Precisely, the Revista Latina de Comunicación Social (RLCS) published a metric study of its contents from 1998 to 2009, carried out by López-Ornelas (2010). This author analyzed a total of 64 issues published in RLCS and a total of 878 papers and conducted quantitative-descriptive research, in which she counted the number of authors, gender, co-authors, academic degree, Spanish institutions with the highest incidence, among other points.

In her work, the author found how RLCS was positioning itself in Latin America by publishing authors from countries in that region. An interesting aspect of the study is the measurement of the scope of internal communication processes (bibliometrics, scientometrics, infometrics, which are the classic measurable ones) and external ones (cybermetrics, webmetrics), the latter considering the level of visibility, number of downloads, among other more alternative data. The study found that the vast majority of authors are of Spanish nationality, and that there is a slight majority of male authors (58%) in relation to women (42%). Likewise, in the period analyzed, the journal had a majority of national authors (55%), 43% international and 2% with no record of nationality. This study was carried out more than 13 years ago and the data have certainly changed, but it reveals characteristics that provide information on a particular period.

The above coincides with some of the findings previously presented in the work done by Escribà-Sales and Cortiñas (2013), who analyzed the seven Spanish journals best positioned in quality indicators in the period from 2007 to 2011. The aim of their study was to find whether the Spanish journals had greater international participation, as well as the type of collaborations between authors at the institutional and geographical level.

The authors found that, in a total of 2 072 authorships in 1 182 papers in the period they analyzed, 58.3% corresponded to the male gender, while 41.7% corresponded to the female gender (p. 38). Among the data obtained, it was found that a large majority of the single authorships (83.8%) came from researchers from Spain. A relevant fact is that, with respect to collaborations between institutions, “the major geographical centers in the field of communication hardly collaborate with each other” (p. 41). Another interesting peace of information is that the Spanish institutions that publish the most in these journals are the Universidad Complutense de Madrid and the Universidad Autónoma de Barcelona.
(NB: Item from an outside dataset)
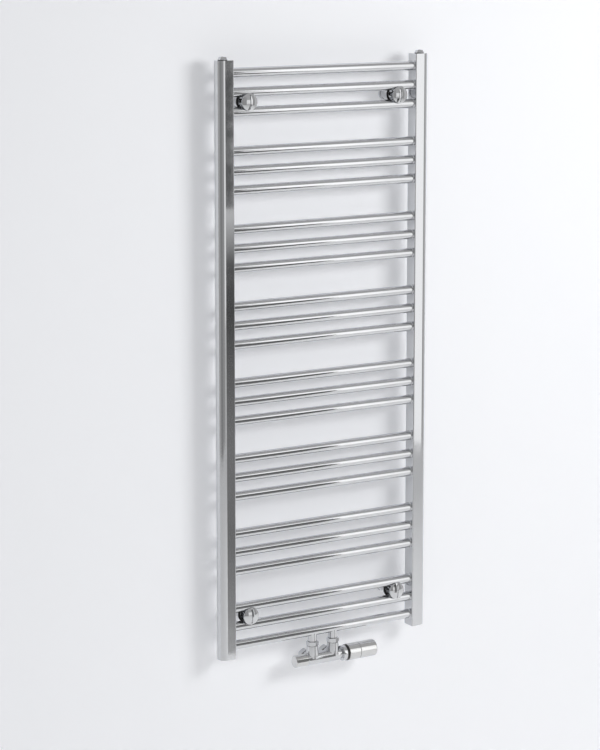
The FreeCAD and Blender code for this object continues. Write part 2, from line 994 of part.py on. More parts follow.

For its part, the work of this type that has been carried out in Latin America has been that of Gómez-Rodríguez et al. (2017) applied to the journal Comunicación y Sociedad, who found that, despite the internationalization of this publication, it remained a space for dissemination of national and local research. As will be read below, this fact has changed significantly in recent years.

Methodology

The present research was developed from a quantitative perspective and a comparative-descriptive design. We selected the corpus from the last analysis conducted by Gómez-Rodríguez et al. (2017), who examined articles and essays published from 2004 to issue 26 of 2016. It was decided to use the same variables and systematization sheet, as well as the codebook designed for the 2017 study. In this work, the corpus is composed of 186 publications that were counted from issue 27 (September 2016) to December 2022. For the systematization of the data, Fuentes’ (2004) proposal was used regarding the analyzed media (academic field, press and print, cinema, radio, television and video, Internet and digital, media as a whole, other objects) (p. 19), and the approach of Jensen (2014) was included, who makes a classification about media in three levels: 1) human field (oral and written language); 2) institutions and one-to-many communication practices (books, press, photo, cinema, radio, television); 3) digital technologies (see Gómez-Rodríguez et al., 2017). For the analysis of theoretical approaches, we turned to Craig (1999), who classifies the traditions of communication theory into seven: 1) rhetorical, 2) semiotic, 3) phenomenological, 4) cybernetic, 5) socio-psychological, 6) sociocultural, and 7) critical.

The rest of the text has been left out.